We determined that for our purposes it was useful to limit the number of matches to at most 3 sources per linkage, of which at most one can be from Companies House. This led to the pattern of overlaps seen in the upset plot in Figuer 3.
Figure 3: Upset Plot of linkages between data sources, where name and/or company number match exactly
Data limitations
It is worth noting that this dataset of organisations, while extensive, cannot be exhaustive. The nature of the third sector means we are reliant on high quality data being maintained and published by relevant regulators or membership bodies. As such, there are many third sector organisations operating in the UK that exist outside the scope of these datasets because they are too small or operate on a very constrained basis. Ideally, we would be able to capture all voluntary work carried out in order to provide a full overview of the sector. However, the available data does represent the overwhelming majority of the third sector in terms of income, expenditure, employment, and service provision. As such, this foundational dataset provides a valuable addition to the evidence base of this field and can be used to improve analysis of the third sector in the future.
Conclusion
In this blog we have detailed the creation of an open foundational dataset of UK third sector organisations, provided examples of how this can be linked to a diverse range of data, and have discussed some limitations of the available data sources.
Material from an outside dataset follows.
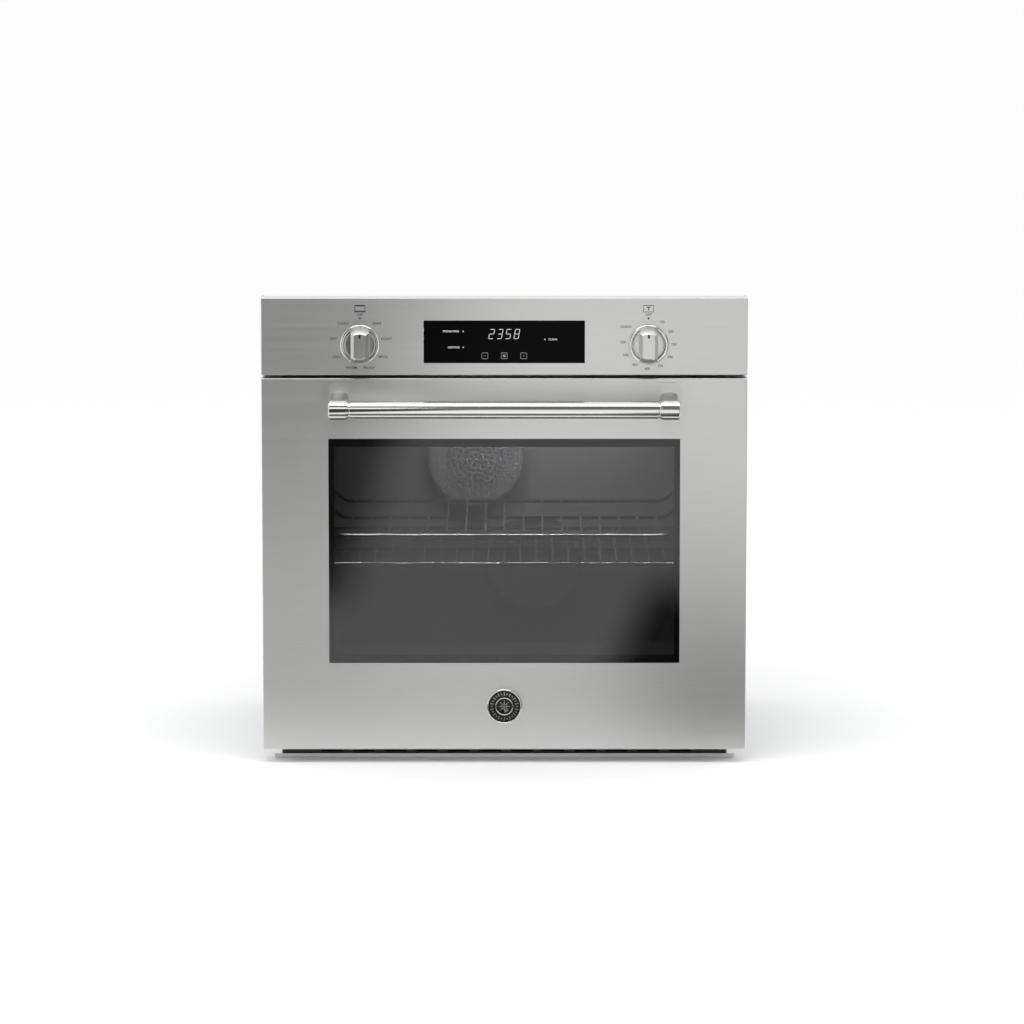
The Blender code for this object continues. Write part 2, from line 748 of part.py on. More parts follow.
def grip_bar(name, place, front):
    """The bar to hold: the part of a cone that lies inside a wedge, so all its sides lean inwards."""
    near, far = FACE_Y - GRIP_FOOT, FACE_Y + front
    bar = rod(name, (place[0], near, KNOB_Z), (place[0], far, KNOB_Z), GRIP_R, POLISHED, 32,
              far_radius=GRIP_R - GRIP_SLOPE)
    bm = block_bmesh((GRIP_BASE_T, near - far, 4 * GRIP_R))
    slim = [v for v in bm.verts if v.co.y < 0]
    bmesh.ops.scale(bm, vec=(GRIP_FRONT_T / GRIP_BASE_T, 1.0, 1.0), verts=slim)
    middle = (place[0], (near + far) / 2, KNOB_Z)
    wedge = add(f"{name}_wedge", mesh_from(bm, name), middle, None, cutter=True)
    return boolean(bar, wedge, "INTERSECT")


def make_control_panel():
    fascia = pan("control_panel", (-WIDTH / 2, FACE_Y, PANEL_BOTTOM), (WIDTH / 2, back(0.0430), HEIGHT),
                 (0, 1, 0), STEEL, bend=BEND_R)
    cut(
        fascia,
        block("panel_top_notch", (-WIDTH / 2 + 0.0040, back(0.0280), HEIGHT - 0.0100),
              (WIDTH / 2 - 0.0040, back(0.0500), HEIGHT + 0.0100), cutter=True),
        block("display_hole", (-DISPLAY_X - GAP, FACE_Y - 0.01, DISPLAY_LOW - GAP),
              (DISPLAY_X + GAP, back(0.01), DISPLAY_HIGH + GAP), cutter=True),
    )
    low, high = (-DISPLAY_X, back(0.0002), DISPLAY_LOW), (DISPLAY_X, back(0.0035), DISPLAY_HIGH)
    block("display_glass", low, high, TINTED)
    block("display_board", (-0.1150, back(0.0040), DISPLAY_LOW + 0.0030),
          (0.1150, back(0.0300), DISPLAY_HIGH - 0.0030), BOARD, bevel=0.0015)
    controls = (("selector_switch", "function_knob"), ("thermostat", "temperature_knob"))
    for (side, sign), (switch, knob) in zip(SIDES, controls):
        x = sign * KNOB_X
        cut(fascia, rod(f"shaft_hole_{side}", (x, FACE_Y - 0.01, KNOB_Z), (x, back(0.01), KNOB_Z), 0.0050,
                        sides=16, cutter=True))
        profile = [(SKIRT_R + 0.0010, -0.0030), (BEZEL_R - 0.0035, -0.0055), (BEZEL_R - 0.0010, -0.0045),
                   (BEZEL_R, -0.0020), (BEZEL_R, -GAP), (SKIRT_R + 0.0010, -GAP), (SKIRT_R + 0.0010, -0.0030)]
        turned(f"knob_bezel_{side}", profile, (x, FACE_Y, KNOB_Z), POLISHED)
        body = block(switch, (x - 0.0200, back(SHEET + GAP), KNOB_Z - 0.0200),
                     (x + 0.0200, back(0.0270), KNOB_Z + 0.0200), BOARD)
        cut(body, rod(f"{switch}_bore", (x, back(-0.01), KNOB_Z), (x, back(0.0220), KNOB_Z), SHAFT_R + 0.0005,
                      sides=20, cutter=True))
        make_knob(knob, sign)


# Door


def make_door():
    low, high = DOOR_BOTTOM, DOOR_TOP
    corners = ((-WIDTH / 2, FACE_Y, low), (WIDTH / 2, back(DOOR_D), high))
    skin = pan("door_skin", *corners, (0, 1, 0), STEEL, bend=BEND_R)
    cut(
        skin,
        block("window_hole", (-WINDOW_X, FACE_Y - 0.01, WINDOW_LOW), (WINDOW_X, back(0.01), WINDOW_HIGH),
              cutter=True),
        slots("skin_arm_slots", 2, 2 * HINGE_X, (-HINGE_X - 0.0050, back(0.0042), low - 0.01),
              (-HINGE_X + 0.0050, back(0.0500), low + 0.01), (1, 0, 0)),
    )
    pieces = [skin]
    outer_x, outer_low, outer_high = WINDOW_X + 0.0120, WINDOW_LOW - PANE_LAP, WINDOW_HIGH + PANE_LAP
    inner_x, inner_low, inner_high = MASK_X + 0.0135, MASK_LOW - 0.0105, MASK_HIGH + 0.0106
    panes = (
        ("door_glass_outer", 0.0016, outer_x, outer_low, outer_high, TINTED),
        ("door_glass_middle", 0.0180, inner_x, inner_low, inner_high, CLEAR),
        ("door_glass_inner", 0.0341, inner_x, inner_low, inner_high + 0.0060, CLEAR),
    )
    for name, d, x, z0, z1, mat in panes:
        pieces.append(block(name, (-x, back(d), z0), (x, back(d + GLASS_T), z1), mat, bevel=0.0006))
    spacer = block("glass_frame", (-WINDOW_X - 0.0170, back(0.0060), WINDOW_LOW - FRAME_LAP),
                   (WINDOW_X + 0.0170, back(0.0337), WINDOW_HIGH + FRAME_LAP), BLACK)
    cut(
        spacer,
        block("mask_hole", (-MASK_X, back(0), MASK_LOW), (MASK_X, back(0.05), MASK_HIGH), cutter=True),
        block("middle_pane_groove", (-inner_x - 0.0004, back(0.0177), inner_low - 0.0004),
              (inner_x + 0.0004, back(0.0223), inner_high + 0.0004), cutter=True),
    )
    pieces.append(spacer)
    inner = pan("door_inner_pan", (-0.3745, back(0.0250), low + 0.0040),
                (0.3745, back(DOOR_D - 0.0003), high - 0.0040), (0, -1, 0), ENAMEL, bend=0.0020)
    cut(
        inner,
        block("inner_window_hole", (-MASK_X - 0.0035, back(0.03), MASK_LOW - 0.0005),
              (MASK_X + 0.0035, back(0.05), MASK_HIGH + 0.0060), cutter=True),
        slots("pan_arm_slots", 2, 2 * HINGE_X, (-HINGE_X - 0.0050, back(0.0200), low - 0.01),
              (-HINGE_X + 0.0050, back(0.0500), HINGE_Z + 0.0080), (1, 0, 0)),
        block("pan_latch_slot", (-0.0080, back(0.0300), LATCH_Z - SLOT_H / 2),
              (0.0350, back(0.0500), LATCH_Z + SLOT_H / 2), cutter=True),
    )
    pieces.append(inner)
    pieces += make_handle()
    profile = [(0.0, -0.0045), (0.0250, -0.0045), (0.0258, -0.0055), (0.0275, -0.0050), (0.0283, -0.0035),
               (0.0283, -GAP), (0.0, -GAP)]
    pieces.append(turned("badge", profile, (0, FACE_Y, BADGE_Z), POLISHED))
    for side, sign in SIDES:
        pieces.append(make_hinge_channel(side, sign))
    return pieces


def make_handle():
    y, z = FACE_Y - STANDOFF, HANDLE_Z
    pieces = [rod("handle_bar", (-CAP_IN + GAP, y, z), (CAP_IN - GAP, y, z), BAR_R, POLISHED, 32)]
    for side, sign in SIDES:
        ends = [(sign * x, y, z) for x in (CAP_IN, CAP_OUT)]
        cap = rod(f"handle_bracket_{side}", *ends, CAP_R, POLISHED, 24)
        round_edges(cap, 0.0012, 1, 60)
        low, high, slant = z - FOOT_H / 2, z + FOOT_H / 2, 0.0080
        outline = [(sign * FOOT_IN, low), (sign * (FOOT_OUT - slant), low), (sign * FOOT_OUT, low + slant),
                   (sign * FOOT_OUT, high - slant), (sign * (FOOT_OUT - slant), high), (sign * FOOT_IN, high)]
        foot_y = FACE_Y - GAP - FOOT_T / 2
        foot = as_mesh(front_plate(f"handle_foot_{side}", [outline], foot_y, FOOT_T, POLISHED))
        middle = sign * (CAP_IN + CAP_OUT) / 2
        post = tapered_post(f"handle_post_{side}", middle, (y + 0.0040, foot_y), z)
        pieces.append(join(cap, post, foot))
    return pieces


def tapered_post(name, x, ends, z):
    """The short arm of a handle bracket, which is slimmer at the bar than at the door."""
    bm = block_bmesh((0.0290, ends[1] - ends[0], 0.0380))
    slim = [v for v in bm.verts if v.co.y < 0]
    bmesh.ops.scale(bm, vec=(0.80, 1.0, 0.62), verts=slim)
    post = add(name, mesh_from(bm, name), (x, sum(ends) / 2, z), POLISHED)
    round_edges(post, 0.0030, 2)
    return post


def make_hinge_channel(side, sign):
    """The door's half of a hinge: a steel channel with the pin across it."""
    x = sign * HINGE_X
    low, high = (x - 0.0080, back(0.0016), DOOR_BOTTOM + 0.0025), (x + 0.0080, back(0.0240), 0.3000)
    channel = block(f"hinge_channel_{side}", low, high, CAST)
    low, high = (x - 0.0062, back(0.0034), -0.02), (x + 0.0062, back(0.05), 0.2982)
    cut(channel, block(f"channel_hollow_{side}", low, high, cutter=True))
    ends = [(u, back(HINGE_D), HINGE_Z) for u in (x - 0.0075, x + 0.0075)]
    pin = rod(f"hinge_pin_{side}", *ends, PIN_R, CAST, 24)
    return join(channel, pin)


# Hinge arms, latch and rear fittings


def make_hinge_arms():
    """The chassis half of each hinge: an arm hooked into a receiver behind the front frame."""
    pivot = (back(HINGE_D), HINGE_Z)
    tail, half = back(0.0950), ARM_H / 2
    outline = arc(pivot, half, 90, 270, 6)
    outline += [(back(0.0600), HINGE_Z - half), (back(0.0600), HINGE_Z - half + 0.0035),
                (back(0.0680), HINGE_Z - half + 0.0035), (back(0.0680), HINGE_Z - half)]
    outline += [(tail, HINGE_Z - half), (tail, HINGE_Z + half)]
    for side, sign in SIDES:
        x = sign * HINGE_X
        side_plate(f"hinge_arm_{side}", [outline, circle(pivot, PIN_R + 0.0003, 16)], x, ARM_T, CAST)
        front, high = back(FRAME_D + SHEET + 2 * GAP + SHEET), HINGE_Z + half + 0.0040
        receiver = block(f"hinge_receiver_{side}", (x - 0.0080, front, HINGE_Z - half - 0.0040),
                         (x + 0.0080, back(0.1100), high), GALVANISED)
        cut(receiver, block(f"receiver_hollow_{side}", (x - 0.0040, back(0), HINGE_Z - half - GAP),
                            (x + 0.0040, back(0.1080), HINGE_Z + half + GAP), cutter=True))


def make_latch():
    """The lock for pyrolytic cleaning: a hook on a vertical pin, which swings forward into the door."""
    reach, half = LATCH_REACH, LATCH_HALF
    hook = [(0.0, half), (reach - NOSE_T, half), (reach, half), (reach, -NOSE), (reach - NOSE_T, -NOSE)]
    hook += [(reach - NOSE_T, -half), (0.0, -half)]
    hook += arc((0, 0), half, 270, 90, 8)[1:-1]
    plate = as_mesh(flat_plate("door_latch", [hook], LATCH_Z, 0.0025, CAST, (0, back(LATCH_D))))
    ends = [(0, back(LATCH_D), z) for z in (WOOL_HIGH + 0.0010, TRAY_Z - 0.0010)]
    pin = rod("latch_pin", *ends, 0.0035, CAST, 16)
    return join(plate, pin)


def make_switch_plunger():
    ends = [(SWITCH_X, back(d), LATCH_Z) for d in (DOOR_D + GAP, 0.0650)]
    return rod("door_switch_plunger", *ends, 0.0038, BLACK, 16)


def make_terminal_box():
    """The cover over the supply terminals, with a gland in its underside."""
    corners = ((-0.3000, back(REAR_D + GAP), 0.0800), (-0.1600, DEPTH / 2, 0.1800))
    cover = pan("terminal_box", *corners, (0, -1, 0), GALVANISED, bend=0.0015)
    y = (back(REAR_D) + DEPTH / 2) / 2
    cut(cover, rod("gland_hole", (-0.2300, y, 0.07), (-0.2300, y, 0.09), 0.0066, sides=20, cutter=True))
    gland = rod("cable_gland", (-0.2300, y, 0.0620), (-0.2300, y, 0.0795), 0.0085, BLACK, 20)
    neck = rod("gland_neck", (-0.2300, y, 0.0700), (-0.2300, y, 0.0900), 0.0062, BLACK, 20)
    join(gland, neck)
    cut(gland, rod("gland_bore", (-0.2300, y, 0.05), (-0.2300, y, 0.10), 0.0045, sides=20, cutter=True))


def main():
    make_chassis()
    make_front_frame()
    make_cavity()
    make_heating()
    make_cooling()
    make_guides()
    make_hinge_arms()
    make_terminal_box()
    make_control_panel()
    door_axis = empty_at("door_axis", (0, back(HINGE_D), HINGE_Z))
    hang_on(door_axis, *make_door())
    make_fan("upper", -FAN_X, FAN_HIGH_Z)
    make_fan("lower", FAN_X, FAN_LOW_Z)
    lower, upper = RACK_LEVELS[2], RACK_LEVELS[3]
    make_rack("oven_rack_lower", lower, lower, 21, 0.0254, (RACK_FRONT_D, 0.2120, 0.3260, RACK_REAR_D))
    make_rack("oven_rack_upper", upper - OFFSET_DROP, upper, 17, 0.0304, (RACK_FRONT_D, 0.2580, RACK_REAR_D))
    make_latch()
    make_switch_plunger()


main()
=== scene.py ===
"""The looks of a built-in wall oven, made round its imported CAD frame.

Every place comes from the frame's own boxes. Lengths are in metres. Someone who faces the
door looks along +Y, with +X on the right.
"""

import json
import math

import bmesh
import bpy
from mathutils import Matrix, Vector


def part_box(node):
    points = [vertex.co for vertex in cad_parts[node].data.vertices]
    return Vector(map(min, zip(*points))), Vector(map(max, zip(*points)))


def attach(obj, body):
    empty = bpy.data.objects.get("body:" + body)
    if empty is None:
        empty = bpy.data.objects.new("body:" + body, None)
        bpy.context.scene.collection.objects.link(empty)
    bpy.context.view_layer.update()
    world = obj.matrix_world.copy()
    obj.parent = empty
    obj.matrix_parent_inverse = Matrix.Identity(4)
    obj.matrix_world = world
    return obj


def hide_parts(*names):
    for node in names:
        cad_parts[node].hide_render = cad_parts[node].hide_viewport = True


MM = 0.001
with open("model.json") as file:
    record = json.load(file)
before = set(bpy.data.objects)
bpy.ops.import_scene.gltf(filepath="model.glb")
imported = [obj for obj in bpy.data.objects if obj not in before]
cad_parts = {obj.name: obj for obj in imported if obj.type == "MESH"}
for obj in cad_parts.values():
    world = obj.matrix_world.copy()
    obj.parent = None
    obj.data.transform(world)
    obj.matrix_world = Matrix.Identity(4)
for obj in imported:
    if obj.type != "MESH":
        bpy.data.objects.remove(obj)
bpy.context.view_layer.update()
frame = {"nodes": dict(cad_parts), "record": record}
NODES = frame["nodes"]

DOOR_LOW, DOOR_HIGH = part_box("door_skin")
PANEL_LOW, PANEL_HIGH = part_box("control_panel")
FACE_Y = DOOR_LOW.y
WIDTH = DOOR_HIGH.x - DOOR_LOW.x
SHEET = 1.2 * MM
BEND = 1.4 * MM
PRINT_THICK = 0.1 * MM
WELD = 1e-6


def middle(node):
    low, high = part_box(node)
    return (low + high) / 2


# Colour and shader helpers


def hex_colour(text):
    """An sRGB hex colour as linear RGBA, opaque."""
    channels = [int(text[i : i + 2], 16) / 255 for i in (0, 2, 4)]
    linear = [c / 12.92 if c <= 0.04045 else ((c + 0.055) / 1.055) ** 2.4 for c in channels]
    return (*linear, 1.0)


def add_node(tree, kind, settings=None, links=None):
    """Adds a node. Settings are properties or input values; links maps an input to an output socket."""
    made = tree.nodes.new(kind)
    for key, value in (settings or {}).items():
        if isinstance(key, str) and hasattr(made, key):
            setattr(made, key, value)
        else:
            made.inputs[key].default_value = value
    for key, socket in (links or {}).items():
        tree.links.new(socket, made.inputs[key])
    return made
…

This work contributes to the first national database on the population of organisations forming the third sector through bringing together information about charities with information about different kinds of noncharitable civil society organisations (including Community Interest Companies, Co-operatives and Mutuals, and non-profit Companies Limited by Guarantee). As such, this resource improves the information base of third sector research, will open up new avenues of investigation, will help to inform decisions by government and other significant funders, and will refine the ability of sector stakeholders to obtain a research-led and sector-wide overview of voluntary organisations.